Nokia has consistently (already in the meanwhile-settled dispute with Amazon) opposed the idea that a court can set terms for non-SEPs over the patentee’s objection, but in this case Nokia is prepared to consent to such determination. As a result, WBD and Paramount could receive a license to the full Nokia Video Portfolio (as it is officially called in licensing and litigation):
- WBD and Paramount would get a license for the use of Nokia’s video technologies in their streaming services.
- The relevant standards are Advanced Video Coding (AVC/H.264) and High Efficiency Video Coding (HEVC/H.265).
- Decoding patent claims are undisputedly FRAND-pledged and included in the license.
- Additionally, patent claims which cover encoding for producing an encoded bitstream capable of being decoded by an AVC- or HEVC- compliant decoder will be covered.

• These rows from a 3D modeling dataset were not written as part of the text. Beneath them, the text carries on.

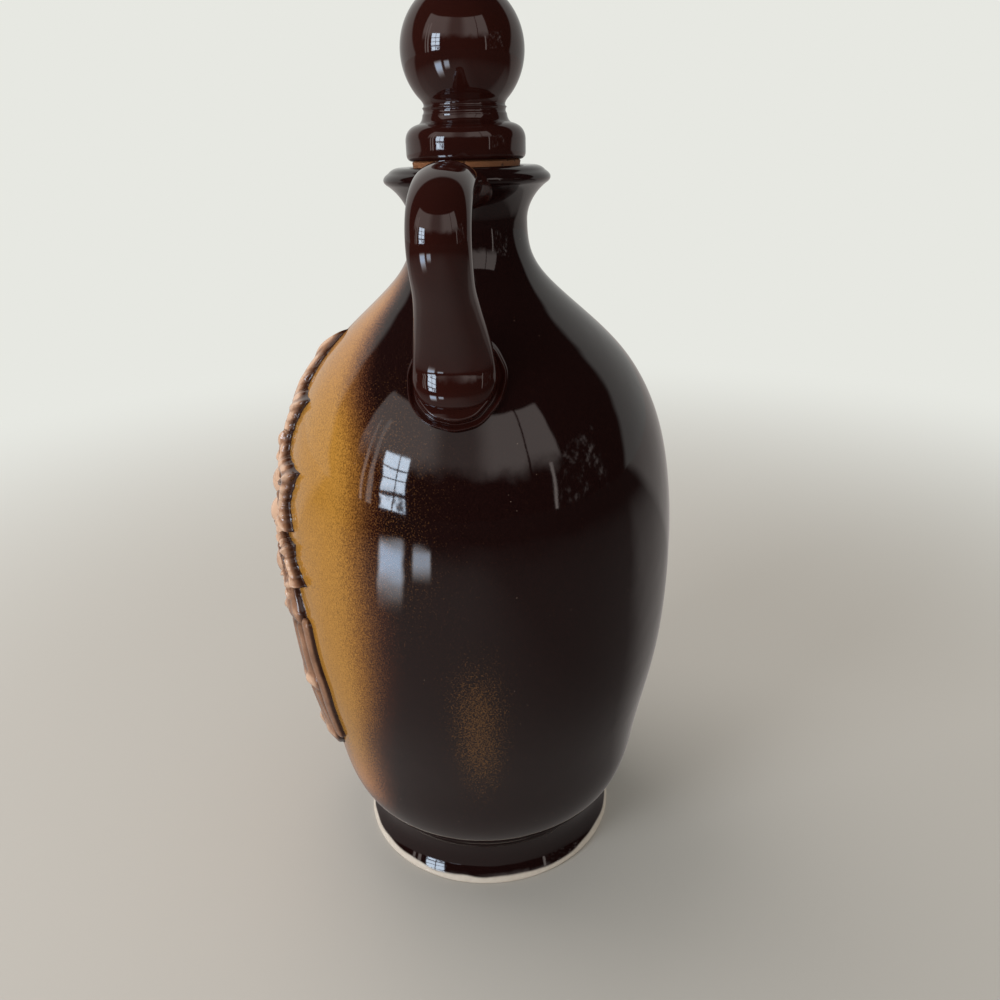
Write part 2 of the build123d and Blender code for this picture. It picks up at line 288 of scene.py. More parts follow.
# %% The stopper's head
collar_base = cork_high.z
collar_radius = stopper_high.x
collar_height = 7.9
collar_round = 3.3
collar_foot = 1.2
cove_height = 2.1
waist_radius = 9.9
waist_height = 1.4
waist_groove = 0.3
ball_radius = 14.2
ball_lean = 46
plug_radius = 6.5
plug_round = 0.5
ball_height = stopper_high.z - ball_radius
collar_top = collar_base + collar_height
waist_base = collar_top + cove_height
waist_top = waist_base + waist_height
collar_shoulder = bend(
    (collar_radius, collar_top - collar_round),
    (collar_radius - 0.2, collar_top - 0.5),
    (collar_radius - collar_round, collar_top + 0.2),
    10,
)
cove = smooth_line([collar_shoulder[-1], (waist_radius, waist_base)], (-1, 0.5), (-0.05, 1), 12)
groove_middle = (waist_radius - 2 * waist_groove, (waist_base + waist_top) / 2)
groove = bend((waist_radius, waist_base), groove_middle, (waist_radius, waist_top), 8)
ball_turns = np.radians(np.linspace(2 - ball_lean, 90, 60))
ball = [(ball_radius * cos(turn), ball_height + ball_radius * sin(turn)) for turn in ball_turns]
ball_neck = bend(groove[-1], (waist_radius - 0.9, waist_top + 0.5), ball[0], 8)
collar_low = bend(
    (collar_radius - collar_foot - plug_round, collar_base),
    (collar_radius, collar_base),
    (collar_radius, collar_base + collar_foot + plug_round),
    6,
)
stopper_outline = [
    (0, stopper_low.z),
    (plug_radius - plug_round, stopper_low.z),
    (plug_radius, stopper_low.z + plug_round),
    (plug_radius, collar_base),
    *collar_low, *collar_shoulder, *cove[1:], *groove[1:], *ball_neck[1:], *ball[1:-1],
    (0, ball[-1][1]),
]
stopper = spin_clay("stopper", stopper_outline, 128)
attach(stopper, "stopper")
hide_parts("stopper_head")

# %% The cork
cork_top_radius = cork_high.x
cork_low_radius = 10.4
cork_gap = 0.1
cork_round = 0.3
cork_low_round = 0.6
cork_bore = plug_radius + cork_gap
cork_side_low = cork_low.z + cork_low_round
cork_top_edge = bend(
    (cork_top_radius - cork_round, collar_base),
    (cork_top_radius, collar_base),
    (cork_top_radius, collar_base - cork_round),
    3,
)
cork_low_edge = bend(
    (cork_low_radius, cork_side_low),
    (cork_low_radius, cork_low.z),
    (cork_low_radius - cork_low_round, cork_low.z),
    4,
)
cork_side = [
    (between(cork_top_radius, cork_low_radius, share), between(collar_base, cork_side_low, share))
    for share in np.linspace(0.1, 0.95, 12)
]
cork_outline = [
    (cork_bore, collar_base), *cork_top_edge, *cork_side, *cork_low_edge,
    (cork_bore, cork_low.z), (cork_bore, collar_base),
]
cork = spin_clay("cork", cork_outline, 96)
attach(cork, "stopper")
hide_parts("cork_sleeve")

# %% [markdown]
# ## Pressing a ball of clay
# The handle and the sprigs of the vine are pulled or pressed out of a ball of clay. So each
# starts as a UV sphere, whose every point has a share of the way from its upper to its
# lower pole, and a turn about its axis. A shape says where that point of the ball ends up.
# A ball has no seam, so what is pressed from it is closed all over.


# %% Helper that presses a ball
def press(name, segments, rings, shape):
    """A ball whose points lie where shape(share, turn) says, in millimetres, with a painted light and shade
    value at each point.
    """
    bpy.ops.object.select_all(action="DESELECT")
    bpy.ops.mesh.primitive_uv_sphere_add(segments=segments, ring_count=rings, radius=1)
    piece = bpy.context.object
    piece.name = piece.data.name = name
    points = np.empty(len(piece.data.vertices) * 3)
    piece.data.vertices.foreach_get("co", points)
    points = points.reshape(-1, 3)
    share = np.arccos(np.clip(points[:, 2], -1, 1)) / pi
    turn = np.arctan2(points[:, 1], points[:, 0])
    places, relief = shape(share, turn)
    piece.data.vertices.foreach_set("co", (places * MM).ravel())
    # The relief attribute holds painted light and shade: lighter where a sprig stands up and faces out,
    # darker in its hollows and where it meets the ground.
    layer = piece.data.attributes.new("relief", "FLOAT", "POINT")
    layer.data.foreach_set("value", relief.astype(np.float32))
    piece.data.update()
    bpy.ops.object.mode_set(mode="EDIT")
    bpy.ops.mesh.select_all(action="SELECT")
    bpy.ops.mesh.normals_make_consistent(inside=False)
    bpy.ops.object.mode_set(mode="OBJECT")
    bpy.ops.object.shade_smooth()
    print(name, "faces:", len(piece.data.polygons))
    return piece


def on_front(across, up, lift):
    """Places on the bottle's front at a width and a height, lifted off along the radius."""
    radius = body_radius(up)
    grow = (radius + lift) / radius
    deep = np.sqrt(np.maximum(radius**2 - across**2, 0))
    return np.stack([across * grow, -deep * grow, up + 0 * across], axis=-1)


def step_up(low, high, value):
    """0 below low, 1 above high, and a soft step between."""
    t = np.clip((value - low) / (high - low), 0, 1)
    return t * t * (3 - 2 * t)


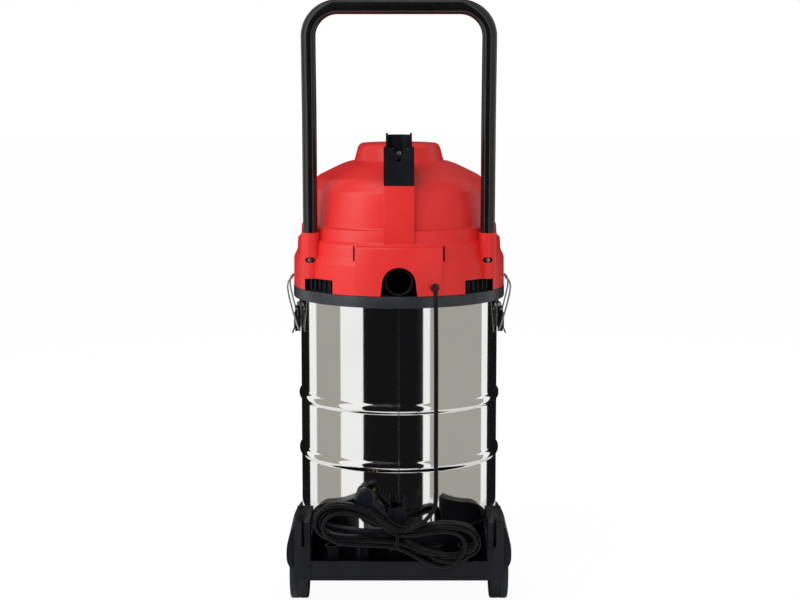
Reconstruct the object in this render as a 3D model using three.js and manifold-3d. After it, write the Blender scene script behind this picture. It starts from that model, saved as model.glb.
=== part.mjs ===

- The third category of covered claims are Nokia’s other patent claims which relate to video technology but are not considered by either party to be essential to any standard.
- Cellular SEPs and WiFi SEPs would not be included.
Financial and other terms
Nokia’s proposal would enable the court to determine the appropriate royalty for a license scope that is customary based on what Nokia previously agreed with other streamers.
Interim payments would be made until the appropriate royalty has been adjudicated after a full rate-setting trial.
The UK court would resolve all disputed terms, resulting in a complete settlement and global license agreement. Nokia undertakes to offer the license as determined by the English courts, including any variation that could result from an appeal.
Not a scalable “business model” for the English courts
While there are now three disputes (Huawei v. TP-Link, Nokia v. WBD, Nokia v. Paramount) that may indeed be resolved in the UK without injunctions in other jurisdictions forcing a settlement somewhere along the way, this still does not mean that the English courts are now going to become a sought-after global FRAND forum.
It is conspicuous that once one party to a dispute warms up to an interim license deal, the other side cools off.
If two parties agreed prior to litigation that they would want a neutral FRAND determination, they would be unlikely to opt for the English courts, where the proceedings are the most expensive ones short of U.S. litigation. They would agree on arbitration, also for confidentiality. Implementers always they say they want transparency in SEP licensing, but that applies to other parties’ agreements. They don’t want their own information to become publicly accessible.
Prior to arbitration, parties might try mediation first. Either way, alternative dispute resolution (ADR) will be preferred over going together (or sequentially) to a court of law to obtain a FRAND ruling.